WHAT THE TASK REQUIRES>
Below are records; reproduce exactly the lines from the one that has "Reconstruct the object" through the one that has "from FreeCAD import Vector", ends included, and nothing more.

DATASET CONTENT>

------------------------------------

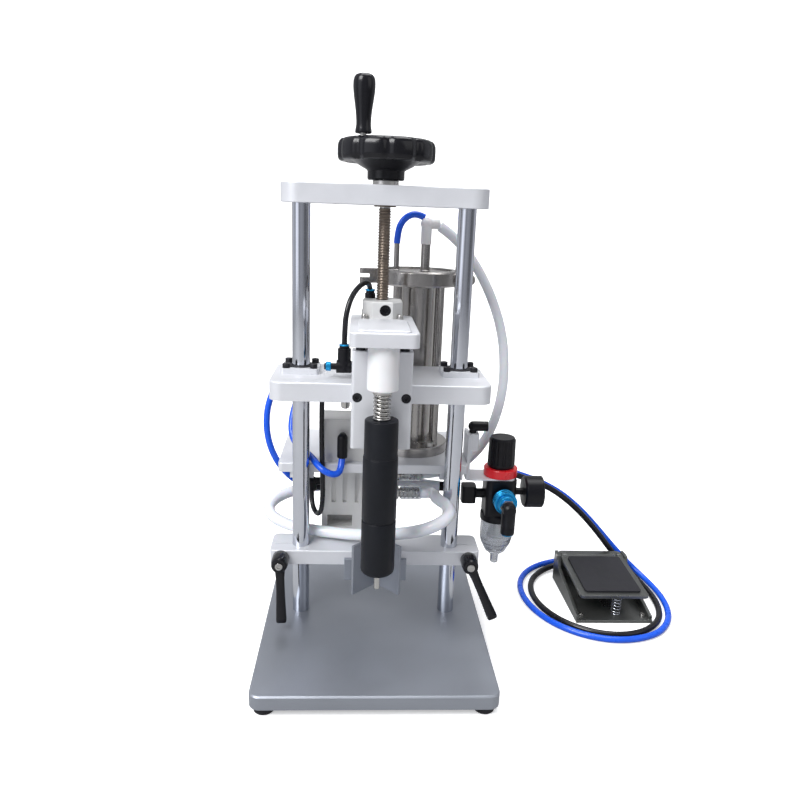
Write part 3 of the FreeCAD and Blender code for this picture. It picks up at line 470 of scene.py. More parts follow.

------------------------------------

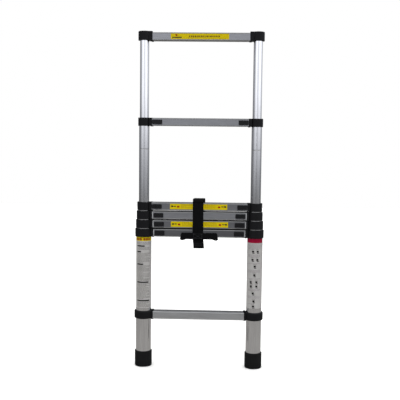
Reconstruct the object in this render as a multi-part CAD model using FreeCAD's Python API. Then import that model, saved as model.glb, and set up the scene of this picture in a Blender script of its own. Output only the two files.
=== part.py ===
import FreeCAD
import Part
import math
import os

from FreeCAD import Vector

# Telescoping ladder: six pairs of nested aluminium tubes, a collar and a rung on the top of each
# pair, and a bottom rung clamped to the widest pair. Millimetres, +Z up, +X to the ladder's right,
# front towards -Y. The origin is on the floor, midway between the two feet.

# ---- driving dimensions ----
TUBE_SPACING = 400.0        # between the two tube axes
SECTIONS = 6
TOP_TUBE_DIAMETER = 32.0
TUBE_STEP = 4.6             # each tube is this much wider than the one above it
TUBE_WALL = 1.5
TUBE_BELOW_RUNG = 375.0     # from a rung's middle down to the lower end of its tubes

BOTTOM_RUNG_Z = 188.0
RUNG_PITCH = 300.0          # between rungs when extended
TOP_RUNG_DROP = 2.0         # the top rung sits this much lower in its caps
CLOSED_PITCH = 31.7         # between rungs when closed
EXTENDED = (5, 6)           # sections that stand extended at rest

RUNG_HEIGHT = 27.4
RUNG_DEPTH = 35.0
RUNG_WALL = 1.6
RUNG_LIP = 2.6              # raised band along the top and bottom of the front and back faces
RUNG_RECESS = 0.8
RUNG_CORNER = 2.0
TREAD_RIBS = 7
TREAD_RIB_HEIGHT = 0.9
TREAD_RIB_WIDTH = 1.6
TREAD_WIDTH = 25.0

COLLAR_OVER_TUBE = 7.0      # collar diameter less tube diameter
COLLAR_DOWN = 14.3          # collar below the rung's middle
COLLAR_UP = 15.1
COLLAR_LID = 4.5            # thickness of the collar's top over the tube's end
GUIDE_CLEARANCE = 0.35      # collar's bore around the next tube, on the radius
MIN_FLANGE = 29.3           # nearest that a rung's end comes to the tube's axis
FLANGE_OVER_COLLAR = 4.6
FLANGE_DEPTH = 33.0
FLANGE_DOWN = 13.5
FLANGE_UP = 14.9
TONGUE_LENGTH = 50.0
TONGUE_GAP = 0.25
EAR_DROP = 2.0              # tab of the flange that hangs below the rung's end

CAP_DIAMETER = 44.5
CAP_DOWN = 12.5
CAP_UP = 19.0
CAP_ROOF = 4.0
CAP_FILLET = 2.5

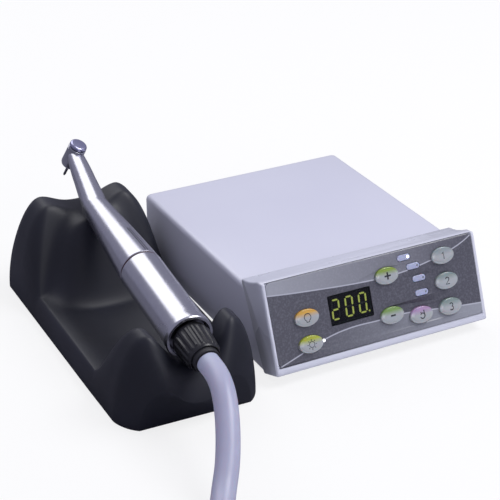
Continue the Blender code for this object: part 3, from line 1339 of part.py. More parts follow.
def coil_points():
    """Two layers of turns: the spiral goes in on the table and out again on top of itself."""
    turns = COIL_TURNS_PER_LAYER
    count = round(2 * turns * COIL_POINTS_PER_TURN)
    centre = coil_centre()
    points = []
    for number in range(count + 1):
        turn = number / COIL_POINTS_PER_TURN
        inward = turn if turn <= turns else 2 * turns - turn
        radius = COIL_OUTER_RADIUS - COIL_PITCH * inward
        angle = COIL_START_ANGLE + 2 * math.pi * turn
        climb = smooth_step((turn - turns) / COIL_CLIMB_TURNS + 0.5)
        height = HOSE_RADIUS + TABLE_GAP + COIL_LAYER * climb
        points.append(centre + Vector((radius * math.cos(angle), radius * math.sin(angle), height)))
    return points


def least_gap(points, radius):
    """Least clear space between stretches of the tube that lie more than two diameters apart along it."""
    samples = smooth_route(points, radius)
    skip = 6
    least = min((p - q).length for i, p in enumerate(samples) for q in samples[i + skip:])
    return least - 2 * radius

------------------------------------

RESPONSE>
Reconstruct the object in this render as a multi-part CAD model using FreeCAD's Python API. Then import that model, saved as model.glb, and set up the scene of this picture in a Blender script of its own. Output only the two files.
=== part.py ===
import FreeCAD
import Part
import math
import os

from FreeCAD import Vector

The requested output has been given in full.